▸ Task:
Give all of the lines again exactly as they read.

▸ Dataset content:

*****

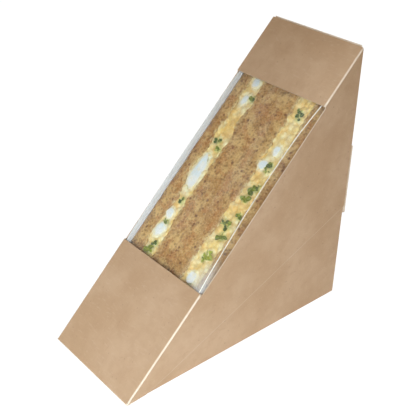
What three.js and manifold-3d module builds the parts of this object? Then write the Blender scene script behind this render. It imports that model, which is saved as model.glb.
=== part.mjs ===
// Sandwich wedge pack: a folded kraft carton with a film window, holding two cut sandwich halves.
// Millimetres. X runs across the pack, Y from the front edge to the back, Z up.
// The front edge of the base lies on the X axis until the whole pack is centred at the end.

import * as THREE from 'three';
import { mergeVertices } from 'three/addons/utils/BufferGeometryUtils.js';
import Module from 'manifold-3d';

const wasm = await Module();
wasm.setup();

// Carton, outside sizes and board
const packWidth = 52.8;
const packDepth = 122.7;
const packHeight = 122.7;
const board = 0.4;
const creaseRadius = 0.7;
const frontFoldRadius = 0.4;
const glueBite = 0.05;
const clearance = 0.3;

// Outer side panels, hinged on the front panel and cut off along a rising lower edge
const sideFootSetback = 10.5;
const sideFootHeight = 0.15;
const sideBackHeight = 48;
const sideCornerRadius = 2;

// Inner side panels, hinged on the base and glued under the outer ones
const glueStrip = 12;
const gussetFrontInset = 3;
const gussetLip = 1;
const gussetBackSetback = 0.35;
const gussetCornerRadius = 4;

// Window in the front panel, measured along the slope
const bottomBand = 53.6;
const topBand = 29.1;
const windowDrop = 1.2;
const windowCornerRadius = 0.8;

// Clear film glued inside the window
const filmThickness = 0.2;
const filmMargin = 8;
const filmWing = 8;
const filmCornerCut = 0.7;
const filmBow = 2.9;
const filmBowSharpness = 0.8;
const filmFoldRadius = 0.6;
const filmStations = 24;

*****

▸ Task output:
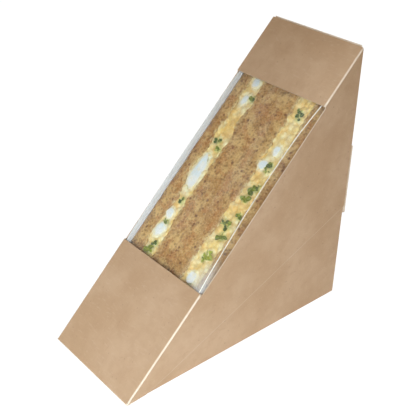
What three.js and manifold-3d module builds the parts of this object? Then write the Blender scene script behind this render. It imports that model, which is saved as model.glb.
=== part.mjs ===
// Sandwich wedge pack: a folded kraft carton with a film window, holding two cut sandwich halves.
// Millimetres. X runs across the pack, Y from the front edge to the back, Z up.
// The front edge of the base lies on the X axis until the whole pack is centred at the end.

import * as THREE from 'three';
import { mergeVertices } from 'three/addons/utils/BufferGeometryUtils.js';
import Module from 'manifold-3d';

const wasm = await Module();
wasm.setup();

// Carton, outside sizes and board
const packWidth = 52.8;
const packDepth = 122.7;
const packHeight = 122.7;
const board = 0.4;
const creaseRadius = 0.7;
const frontFoldRadius = 0.4;
const glueBite = 0.05;
const clearance = 0.3;

// Outer side panels, hinged on the front panel and cut off along a rising lower edge
const sideFootSetback = 10.5;
const sideFootHeight = 0.15;
const sideBackHeight = 48;
const sideCornerRadius = 2;

// Inner side panels, hinged on the base and glued under the outer ones
const glueStrip = 12;
const gussetFrontInset = 3;
const gussetLip = 1;
const gussetBackSetback = 0.35;
const gussetCornerRadius = 4;

// Window in the front panel, measured along the slope
const bottomBand = 53.6;
const topBand = 29.1;
const windowDrop = 1.2;
const windowCornerRadius = 0.8;

// Clear film glued inside the window
const filmThickness = 0.2;
const filmMargin = 8;
const filmWing = 8;
const filmCornerCut = 0.7;
const filmBow = 2.9;
const filmBowSharpness = 0.8;
const filmFoldRadius = 0.6;
const filmStations = 24;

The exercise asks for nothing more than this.